The owners of the Hunter Economic Zone (HEZ) are determined to make it difficult for the park’s vacant roads to be used as burn-out pads, illicit racetracks or illegal dumping sites from here on in.
On Tuesday morning the owners of the massive industrial park began instructing trucks to deposit tonnes of crushed rock on the illegal 4WD tracks that criss-cross the bushland.
A HEZ spokesman told Fairfax Media that police were now patrolling the site along with private security.
The barricading of the 4WD paths is designed to disrupt illegal use of the property. On Tuesday afternoon electricity crews were working to repair damaged power boxes.
The spokesman said some people using the 4WD tracks had run over the boxes, disabling some of the street lights. He added that the owners had spent tens of thousands of dollars on the clean up, which included removing the burned cars, debris and repairs as well as grass cutting and ongoing maintenance.

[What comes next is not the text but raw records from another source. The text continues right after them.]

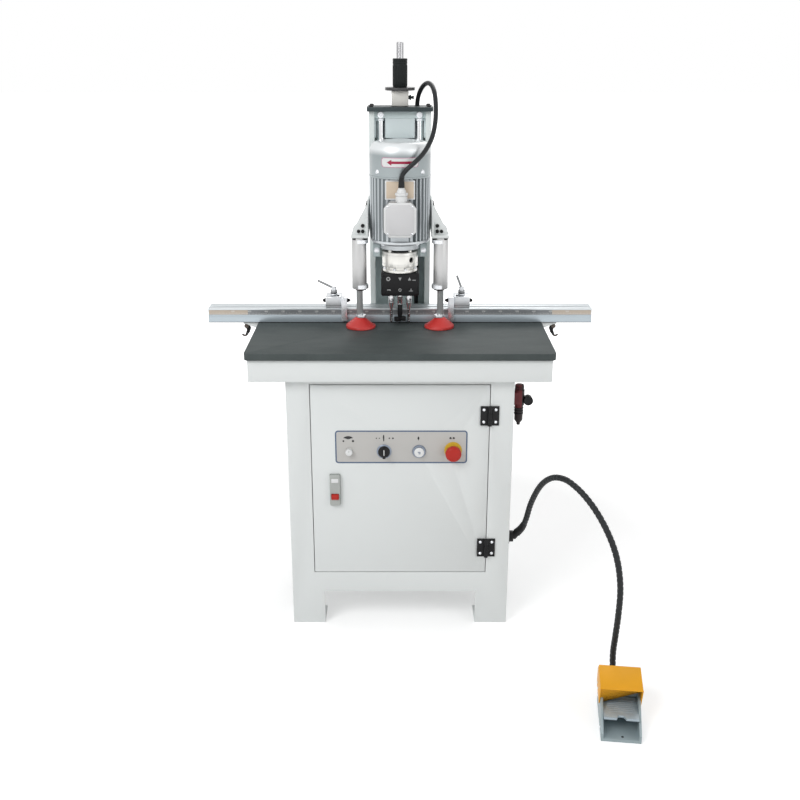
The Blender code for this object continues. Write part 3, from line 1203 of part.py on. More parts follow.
def build_rail():
    """The extruded fence rail: front groove for the scale, top slot and hollow core."""
    front, rear, base, top = RAIL_FRONT, RAIL_REAR, RAIL_BASE, RAIL_TOP
    groove = (RAIL_GROOVE_BASE, RAIL_GROOVE_BASE + RAIL_GROOVE_HEIGHT)
    slot = around(front + RAIL_SLOT_PLACE, RAIL_SLOT_WIDTH)
    slot_inner = around(front + RAIL_SLOT_PLACE, RAIL_SLOT_INNER)
    lip = top - RAIL_SLOT_LIP
    slot_floor = top - RAIL_SLOT_DEPTH
    section = [(front, base), (rear, base), (rear, top), (slot[1], top), (slot[1], lip),
               (slot_inner[1], lip), (slot_inner[1], slot_floor), (slot_inner[0], slot_floor),
               (slot_inner[0], lip), (slot[0], lip), (slot[0], top), (front, top), (front, groove[1]),
               (front + RAIL_GROOVE_DEPTH, groove[1]), (front + RAIL_GROOVE_DEPTH, groove[0]),
               (front, groove[0])]
    wall = RAIL_WALL
    core = [(front + wall, base + wall), (rear - wall, base + wall), (rear - wall, slot_floor - wall),
            (front + wall, slot_floor - wall)]
    plate("fence_rail", [section, core], RAIL_LENGTH, FACE_SIDE, (0, 0, 0), ALUMINIUM)


def build_rail_bracket(sign, side):
    """An angle bracket on the table's edge that carries the overhanging rail."""
    start = TABLE_WIDTH / 2 + FIT
    wall = RAIL_BRACKET_SHEET
    ys = (RAIL_FRONT + RAIL_BRACKET_INSET, RAIL_REAR - RAIL_BRACKET_INSET)
    low = -RAIL_BRACKET_DROP
    corner = [(start, 0), (start, low), (start + wall, low), (start + wall, -RAIL_BRACKET_ROOT),
              (start + RAIL_BRACKET_REACH - wall, -wall), (start + RAIL_BRACKET_REACH, -wall),
              (start + RAIL_BRACKET_REACH, 0)]
    if sign > 0:
        corner = corner[::-1]
    corner = [(sign * x, z) for x, z in corner]
    plate("rail_bracket_" + side, [corner], ys[1] - ys[0], FACE_FRONT, (0, (ys[0] + ys[1]) / 2, 0),
          WHITE_PAINT)


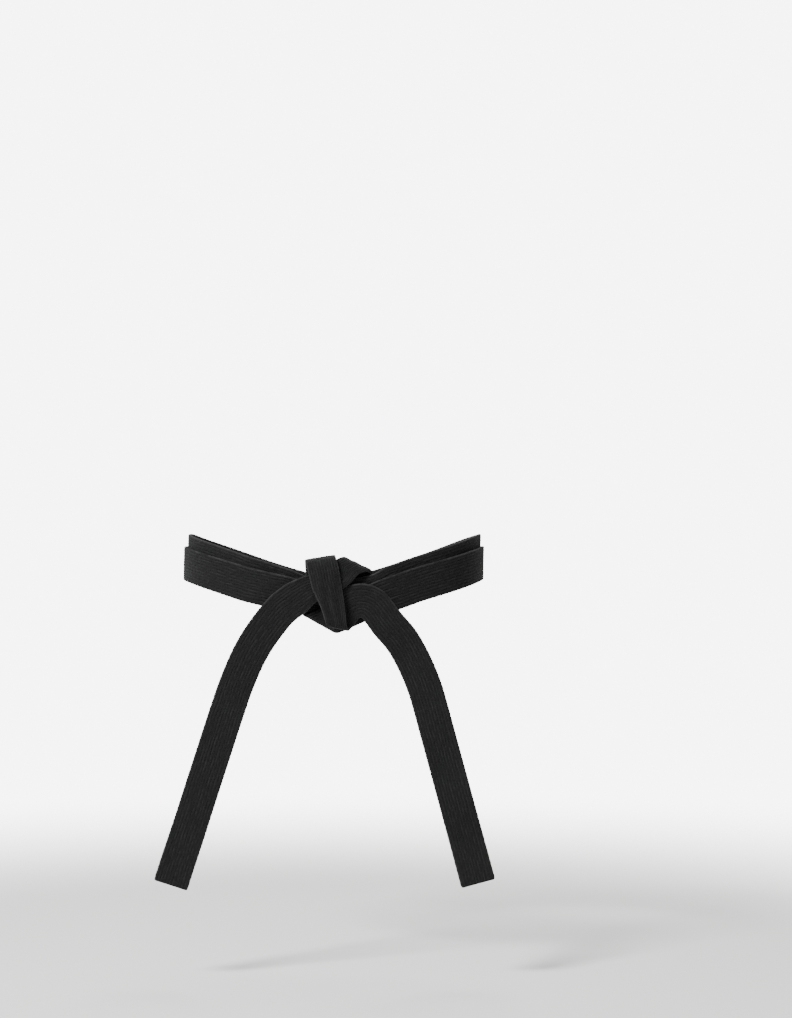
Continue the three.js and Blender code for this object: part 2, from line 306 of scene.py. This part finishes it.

Central Hunter crime manager Detective Inspector George Radmore confirmed that police had increased patrols at HEZ in the past two weeks.
He said the improved surveillance was in response to reports of anti-social behaviour and driving offences in the area.
For years the almost entirely empty HEZ has had its roads blackened with tire marks from hoons.
A few weeks ago the gutters were filled with shattered glass, chunks of rubber and burned-out car bodies.
But the frustration reached tipping point in February when more than 30 tonnes of building waste was dumped next to a roundabout. At the time, members of the community who used the HEZ to walk dogs and ride bikes expressed fears the material could contain asbestos.
The Hunter-Central Coast Regional Illegal Dumping squad took samples from the site and their inquiries led to charges for a 46-year-old Thornton man.
Fortunately no asbestos was found, though the culprit was charged $4000 and ordered to pay the considerable clean-up costs.
The embattled HEZ was built decades ago during the last mining downturn. However the original developers walked away from the project after economic and environmental factors halted development. The development became controversial after the discovery of an endangered honeyeater in nearby bushland.